As Sax, of M.C. Wheels, continues to work toward increasing the public’s understanding of his business, he said meeting with the Franklin Pierce students showed him how well he’s accomplished this.

“It’s always good to get a fresh perspective ... to see how other people see the things that we do,” he said. “I’ve been doing it so long that it’s hard for me to even imagine.”

Of course, the students also get something out of the deal.

“I think just being able to work with a client — actually communicate with them — that’s the main thing that I took out of it,” senior Trisha A. Slowinski said. “And it wasn’t learned in an actual classroom.”

Little and the students who worked on Lindy’s Web site described that certain “je ne sais quoi” of dealing with unexpected technology failures and a looming deadline.

And senior Josh M. Lupinek learned that better communication with clients from the get-go saves time redoing work later.

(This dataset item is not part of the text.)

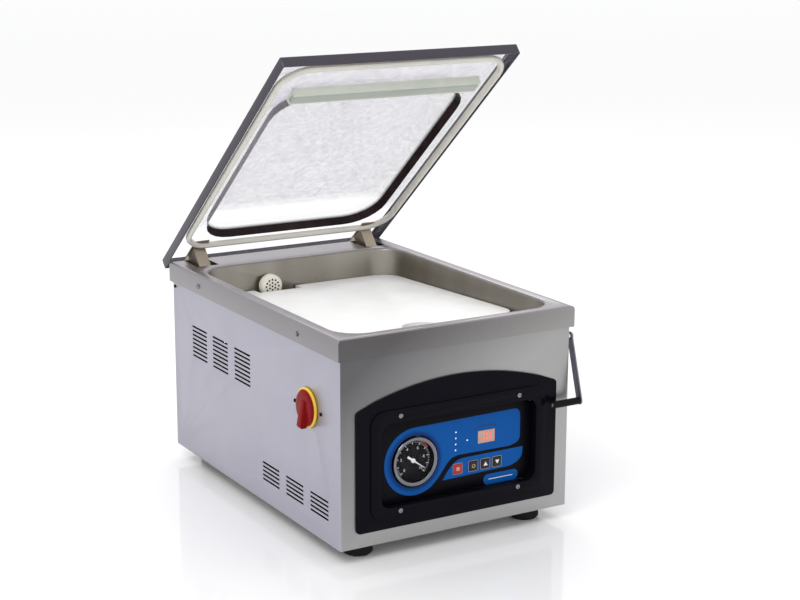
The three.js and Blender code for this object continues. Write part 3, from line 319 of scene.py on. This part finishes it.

Meanwhile, the students are emerging from the class with their own “deliverables” to help market themselves — an electronic copy of the group’s work and testimonial letters from the small business development center and their clients.

And the fact that they can boast in-the-trenches experience might also make them more attractive to employers, according to Susan B. Newcomer, workforce development coordinator for the Greater Keene Chamber of Commerce.

The chamber of commerce called on Franklin Pierce students several years ago to do a survey about the level of retail customer service skills in Keene.

“Any time a student can get outside of the campus and work,” she said, “They make the contacts, but they can also add something to their resume which distinguishes them from others.”

Deborah Buxton of New England Forest Products similarly seemed to recognize her role in helping bring up tomorrow’s workforce.

Buxton described her and her husband’s work at New England Forest Products as rooted in concepts of sustainability.

On this front, she said new workers will need to resume where her generation leaves off.

“This next generation of college students, they need to pick up the gauntlet,” she said.